Nakamoto carried out the initial research underlying bitcoin and apparently ended his involvement in the digital currency in 2011.

Craig Wright in his blog post in 2016 provided a cryptographic signature that’s among those known to have been used by Nakamoto.

Wright has previously told the BBC that he created bitcoin. “I was the main part of it, other people helped me,” Wright told the BBC. “Some people will believe, Some people won’t, and to tell you the truth, I don’t really care.”

Gavin Andresen, whom Nakamoto chose to succeed him as chief scientist of the bitcoin Foundation, supported Wright’s claim.

He said his conclusion was based on a visit to London, where Wright lives, and “a careful cryptographic verification of messages signed with keys that only Satoshi should possess”.

But many in the crypto community were (and continue to be) sceptical of Wright’s claim, in part because he has not moved any of the early bitcoin presumed to have been mined by Satoshi.

COPA has accused Wright of repeatedly forging documents to substantiate his claim, including during the trial itself, which Wright denied when he gave evidence.

Judge’s ruling

Now Mr Justice Mellor gave the reasons for his conclusions on Monday, stating in a lengthy written ruling: “Dr Wright presents himself as an extremely clever person. However, in my judgement, he is not nearly as clever as he thinks he is.”

“Overall, in my judgement, (and whether that distinction is maintained or not), Dr Wright’s attempts to prove he was/is Satoshi Nakamoto represent a most serious abuse of this Court’s process,” wrote the judge. “The same point applies to other jurisdictions as well.”

“In all three jurisdictions, it is clear that Dr Wright engaged in the deliberate production of false documents to support false claims and use the Courts as a vehicle for fraud,” wrote the judge.

“Despite acknowledging in this Trial that a few documents were inauthentic, he steadfastly refused to acknowledge any of the forged documents. Instead, he lied repeatedly and extensively in his attempts to deflect the allegations of forgery.”

Mr Justice Mellor also said that Wright’s actions in suing developers and his expressed views about bitcoin also pointed against him being Satoshi.

COPA welcomed Monday’s ruling in a series of tweets on X (formerly Twitter).

Wright appeal

However Craig Wright, said in a post on X: “I fully intend to appeal the decision of the court on the matter of the identity issue.”

Bitcoin history

The arrival of bitcoin has an interesting backstory.

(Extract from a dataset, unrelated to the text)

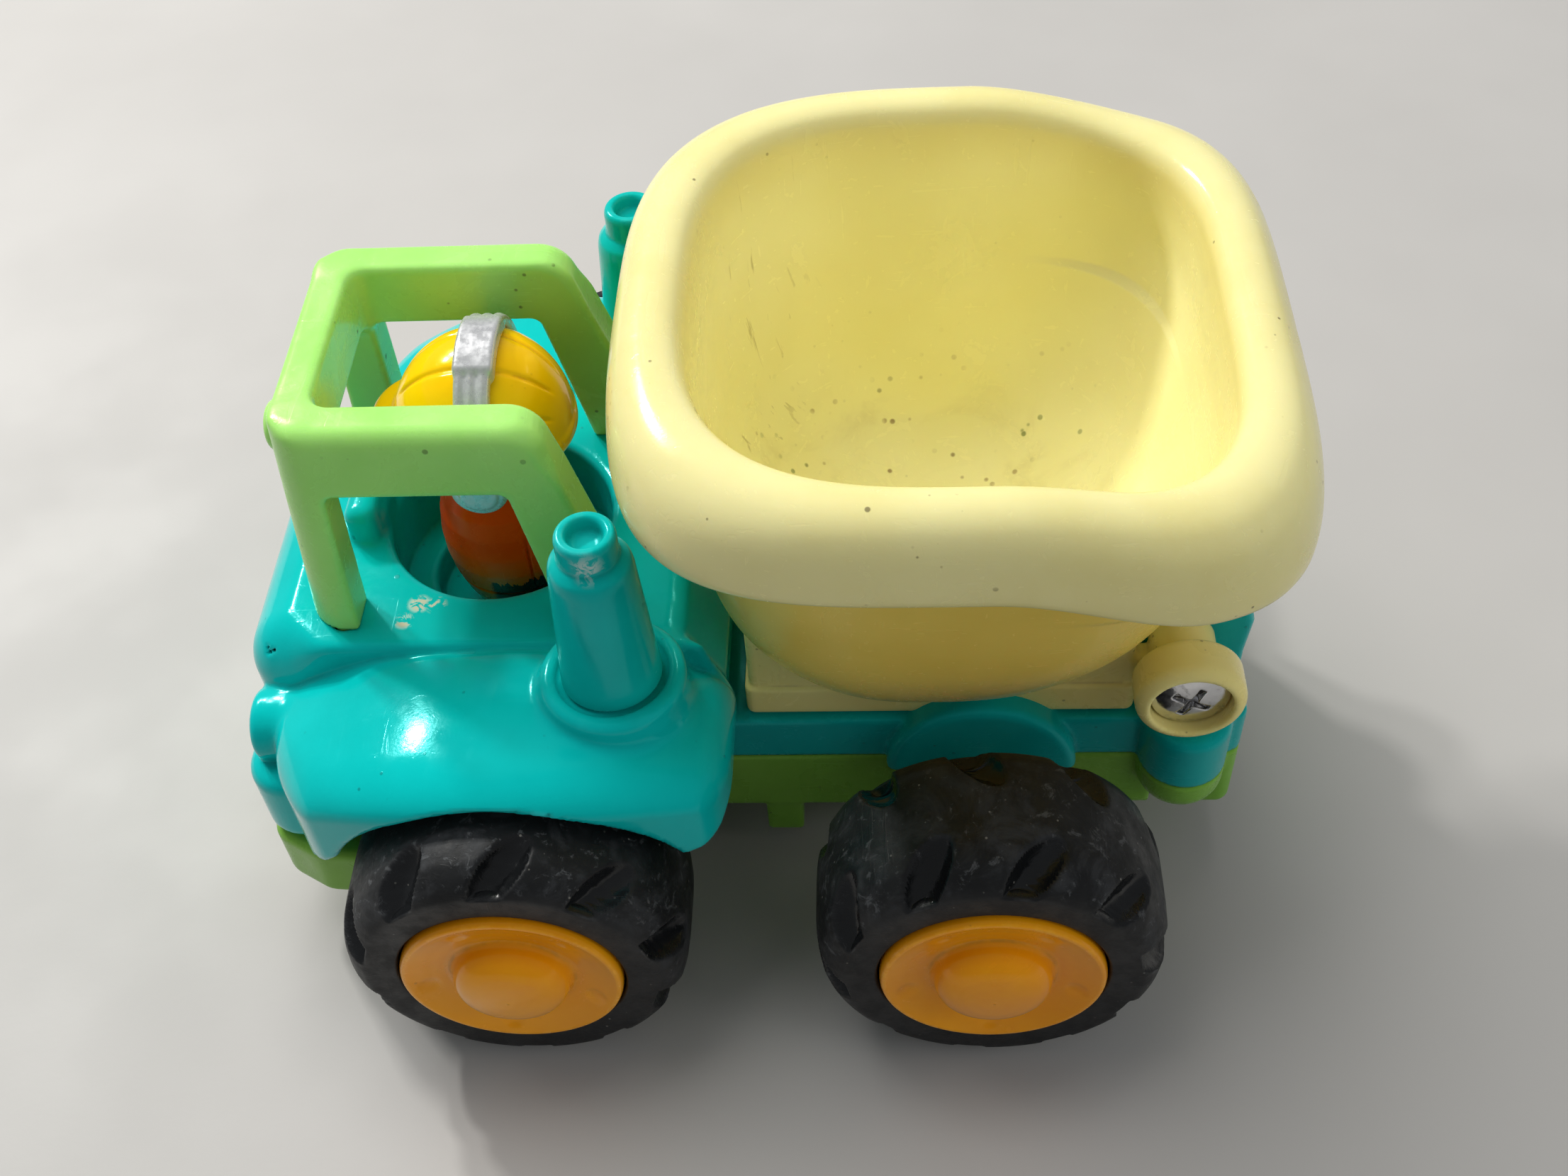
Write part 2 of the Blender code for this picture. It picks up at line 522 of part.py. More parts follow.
# -------------------------------------------------------------------- driver
O = (DRIVER_X, 0, 31.6)
make("driver_body", *lathe([(0, 28.7), (1.6, 28.7), (2.1, 29.3), (2.1, 31.6), (6.0, 31.6),
                            (6.8, 32.6), (7.1, 37.0), (6.9, 44.0), (6.3, 50.6), (5.0, 53.4),
                            (0, 53.9)], (DRIVER_X, 0), "Z", 20), RED_ORANGE, origin=O)
make("driver_head", *lathe([(0, 54.2), (3.8, 54.2), (6.6, 55.0), (8.0, 57.2), (8.4, 59.6),
                            (8.2, 60.9), (0, 60.9)], (DRIVER_X, 0), "Z", 20), SKIN, origin=O)
helmet = make("driver_helmet", *lathe([(0, 61.2), (8.9, 61.2), (9.0, 59.9), (10.2, 59.7),
                                       (10.6, 61.4), (10.2, 64.6), (8.9, 67.8), (6.6, 70.4),
                                       (3.6, 72.0), (0, 72.5)], (DRIVER_X, 0), "Z", 20),
              YELLOW, origin=O)
brim = [(36.5, -6.6), (40.5, -6.2), (43.0, -4.4), (44.4, 0.0), (43.0, 4.4), (40.5, 6.2), (36.5, 6.6)]
add(helmet, prism(rounded(brim, [0, 1.5, 2, 3, 2, 1.5, 0], 1), 61.4, 63.9, "Z"))


def arch_band(x0, x1, r0, r1, low, count=14):
    """Head band: an arch across the helmet, ending in the ear cups."""
    zc = 61.4
    rings_ = []
    for i in range(count + 1):
        t = math.pi * i / count
        c, s = math.cos(t), math.sin(t)
        rings_.append([(x0, r0 * c, zc + r0 * s * 1.03), (x1, r0 * c, zc + r0 * s * 1.03),
                       (x1, r1 * c, zc + r1 * s * 1.03), (x0, r1 * c, zc + r1 * s * 1.03)])
    first = [(x, y, low) for x, y, _ in rings_[0]]
    last = [(x, y, low) for x, y, _ in rings_[-1]]
    return loft([first] + rings_ + [last])


ears = make("ear_defenders", *arch_band(30.2, 34.4, 10.95, 11.9, 59.4), SILVER, origin=O)
for s in (-1, 1):
    ends = sorted((s * 10.6, s * 12.7))
    add(ears, rod(3.3, ends[0], ends[1], (DRIVER_X + 1.2, 60.2), "Y", 16, 0.6))


# ------------------------------------------------------- push-along flywheel
def gear(teeth, pitch_r, bore, lo, hi, centre, phase):
    """Spur gear about Y; tooth 0 stands at `phase` from +X towards +Z."""
    mod = 2.0 * pitch_r / teeth
    ro, ri = pitch_r + 0.75 * mod, pitch_r - 1.1 * mod
    outer = []
    for i in range(teeth):
        for frac, r in ((-0.30, ri), (-0.13, ro), (0.13, ro), (0.30, ri)):
            t = phase + 2.0 * math.pi * (i + frac) / teeth
            outer.append((centre[0] + r * math.cos(t), centre[1] + r * math.sin(t)))
    n = len(outer)
    inner = []
    for i in range(n):
        t = math.atan2(outer[i][1] - centre[1], outer[i][0] - centre[0])
        inner.append((centre[0] + bore * math.cos(t), centre[1] + bore * math.sin(t)))
    verts = [(p[0], lo, p[1]) for p in outer] + [(p[0], hi, p[1]) for p in outer] \
        + [(p[0], lo, p[1]) for p in inner] + [(p[0], hi, p[1]) for p in inner]
    faces = []
    for j in range(n):
        k = (j + 1) % n
        faces += [(j, k, n + k, n + j), (2 * n + k, 2 * n + j, 3 * n + j, 3 * n + k),
                  (k, j, 2 * n + j, 2 * n + k), (n + j, n + k, 3 * n + k, 3 * n + j)]
    return verts, faces


AX = (-WHEELBASE / 2, AXLE_Z)
IDLER = (AX[0] + 4.90, AX[1] - 3.05)
FLY = (IDLER[0] + 5.45, IDLER[1] + 0.30)
a1 = math.atan2(IDLER[1] - AX[1], IDLER[0] - AX[0])
a2 = math.atan2(FLY[1] - IDLER[1], FLY[0] - IDLER[0])
make("drive_gear", *gear(16, 3.6, AXLE_R + GAP, -3.0, 0.0, AX, a1), WHITE, origin=(AX[0], 0, AX[1]))
idler = make("idler_gear", *gear(8, 2.0, 1.1, -3.2, 1.0, IDLER, a1 + math.pi + math.pi / 8), WHITE,
             origin=(IDLER[0], 0, IDLER[1]))
add(idler, gear(18, 3.9, 1.1, 0.6, 3.0, IDLER, a2))
make("idler_pin", *rod(0.8, -6.6, 6.6, IDLER, "Y", 10), STEEL)
fly = make("flywheel", *rod(4.3, -6.0, -3.6, FLY, "Y", 24, 0.3), BRASS, origin=(FLY[0], 0, FLY[1]))
add(fly, rod(0.8, -8.2, 6.6, FLY, "Y", 10))
add(fly, gear(7, 1.5, 0.5, 0.4, 3.2, FLY, a2 + math.pi + math.pi / 7))

for tag, s in (("left", 1), ("right", -1)):
    lo, hi = (0.15, 7.4) if s > 0 else (-8.8, -0.15)
    case = make("motor_case_" + tag, *prism(rounded([(-33.9, 11.8), (-11.4, 11.8), (-11.4, 25.6),
                                                     (-33.9, 25.6)], 1.5, 2), lo, hi, "Y"), WHITE)
    wall = 1.3
    inner_lo, inner_hi = (lo - 5.0, hi - wall) if s > 0 else (lo + wall, hi + 5.0)
    cut(case, prism([(-32.6, 13.0), (-12.6, 13.0), (-12.6, 24.7), (-32.6, 24.7)], inner_lo, inner_hi, "Y"))
    cut(case, rod(AXLE_R + GAP, -20, 20, AX, "Y", 16))
    cut(case, rod(1.1, -20, 20, IDLER, "Y", 10))
    cut(case, rod(1.1, -20, 20, FLY, "Y", 10))
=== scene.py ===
"""Looks of the toy dump truck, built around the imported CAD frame."""
import json
import math

import bmesh
import bpy
import numpy as np
from mathutils import Matrix, Vector


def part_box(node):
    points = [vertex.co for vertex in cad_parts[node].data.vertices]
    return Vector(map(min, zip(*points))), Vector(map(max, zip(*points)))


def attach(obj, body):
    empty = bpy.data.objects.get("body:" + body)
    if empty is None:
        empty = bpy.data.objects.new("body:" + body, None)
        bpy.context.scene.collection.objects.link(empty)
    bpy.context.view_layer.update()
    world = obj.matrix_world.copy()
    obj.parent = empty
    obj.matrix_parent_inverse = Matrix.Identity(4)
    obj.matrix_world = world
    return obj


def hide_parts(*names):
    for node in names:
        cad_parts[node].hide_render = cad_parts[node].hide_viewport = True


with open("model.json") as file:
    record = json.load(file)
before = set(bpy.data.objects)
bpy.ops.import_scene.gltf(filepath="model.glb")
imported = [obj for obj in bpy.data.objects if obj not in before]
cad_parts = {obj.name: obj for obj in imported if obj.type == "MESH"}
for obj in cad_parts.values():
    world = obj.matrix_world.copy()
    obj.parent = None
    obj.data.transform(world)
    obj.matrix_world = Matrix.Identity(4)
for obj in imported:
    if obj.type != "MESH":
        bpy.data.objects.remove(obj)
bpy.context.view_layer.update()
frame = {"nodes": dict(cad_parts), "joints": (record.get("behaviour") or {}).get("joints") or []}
NODES = frame["nodes"]
MM = 0.001
F4 = np.float32
FINE = 1.0       # coarser grid while trying things

# positions, in millimetres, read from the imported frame
def node_box(name):
    lo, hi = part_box(name)
    return np.array(lo) * 1000.0, np.array(hi) * 1000.0


JOINT = {j["name"]: j for j in frame["joints"]}
AX_F = [c * 1000 for c in JOINT["front_axle_spin"]["pos_m"]]
AX_R = [c * 1000 for c in JOINT["rear_axle_spin"]["pos_m"]]
PIV = [c * 1000 for c in JOINT["bucket_tilt"]["pos_m"]]
DRV = [c * 1000 for c in JOINT["driver_turn"]["pos_m"]]


# ------------------------------------------------------------ distance fields
def length(*a):
    s = 0.0
    for v in a:
        s = s + v * v
    return np.sqrt(s)


def rint(a, b, r):
    """Intersection with its edge rounded to radius r."""
    return length(np.maximum(a + r, 0), np.maximum(b + r, 0)) + np.minimum(np.maximum(a, b), -r)


def runi(a, b, r):
    return -rint(-a, -b, r)


def rsub(a, b, r):
    return rint(a, -b, r)


def smin(a, b, k):
    h = np.clip(0.5 + 0.5 * (b - a) / k, 0, 1)
    return b + (a - b) * h - k * h * (1 - h)


def smax(a, b, k):
    return -smin(-a, -b, k)


def sbox(x, y, z, x0, x1, y0, y1, z0, z1, r=0.5):
    qx = abs(x - (x0 + x1) / 2) - (x1 - x0) / 2 + r
    qy = abs(y - (y0 + y1) / 2) - (y1 - y0) / 2 + r
    qz = abs(z - (z0 + z1) / 2) - (z1 - z0) / 2 + r
    out = length(np.maximum(qx, 0), np.maximum(qy, 0), np.maximum(qz, 0))
    return out + np.minimum(np.maximum(qx, np.maximum(qy, qz)), 0) - r


def scyl(u, v, h, rad, lo, hi, r=0.4):
    """Cylinder about the h axis with rounded rims; u, v measured from the axis."""
    return rint(length(u, v) - rad, abs(h - (lo + hi) / 2) - (hi - lo) / 2, r)


def spoly(u, v, pts):
    """Signed distance to a polygon."""
    d, flip = None, None
    n = len(pts)
    for i in range(n):
        ax_, ay_ = pts[i]
        bx_, by_ = pts[i - 1]
        ex, ey = bx_ - ax_, by_ - ay_
        wx, wy = u - ax_, v - ay_
        t = np.clip((wx * ex + wy * ey) / (ex * ex + ey * ey), 0, 1)
        dd = (wx - ex * t) ** 2 + (wy - ey * t) ** 2
        c1, c2, c3 = v >= ay_, v < by_, ex * wy > ey * wx
        f = (c1 & c2 & c3) | (~c1 & ~c2 & ~c3)
        d = dd if d is None else np.minimum(d, dd)
        flip = f if flip is None else flip ^ f
    return np.where(flip, -1.0, 1.0) * np.sqrt(d)


def rounded(points, radii, segs=6):
    out = []
    n = len(points)
    for i, p in enumerate(points):
        r = radii[i] if isinstance(radii, (list, tuple)) else radii
        p = Vector(p)
        a = Vector(points[i - 1]) - p
        b = Vector(points[(i + 1) % n]) - p
        if r <= 0:
            out.append(tuple(p))
            continue
        a.normalize()
        b.normalize()
        half = math.acos(max(-1.0, min(1.0, a.dot(b)))) / 2.0
        d = r / math.tan(half)
        c = p + (a + b).normalized() * (r / math.sin(half))
        s, e = p + a * d - c, p + b * d - c
        ang = math.acos(max(-1.0, min(1.0, s.normalized().dot(e.normalized()))))
        for k in range(segs + 1):
            t = k / segs
            v = (s * math.sin((1 - t) * ang) + e * math.sin(t * ang)) / math.sin(ang)
            out.append(tuple(c + v))
    return out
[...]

In 2008, just as the world was being engulfed in a financial crisis of epic portions, Satoshi Nakamoto published a nine-page white paper detailing a vision for bitcoin – a “peer-to-peer electronic cash system” that would function outside the reach of governments.

A few months after that, Nakamoto released software that allowed users to mine for the cryptocurrency.

The first bitcoin (BTC) was mined on 3 January 2009, by “Satoshi Nakamoto,” which is now recognised as the pseudonym of the person or group of people who created bitcoin.

Nakamoto remained on the scene until 2011, at which point he abruptly left the project after emailing a fellow developer to say that they had “moved on to other things.”

Before vanishing, the enigmatic creator is believed to have mined as many as 1.1 million bitcoin.

Previous investigations have named a number of possible identities for Nakamoto, including a Californian man whose name is in fact Dorian Satoshi Nakamoto, and who later claimed never to have heard of the currency before the report that linked him to it.

Some involved with bitcoin argued Satoshi’s identity no longer matters to bitcoin, which is based on an open source protocol that can’t be controlled by any single individual or organisation.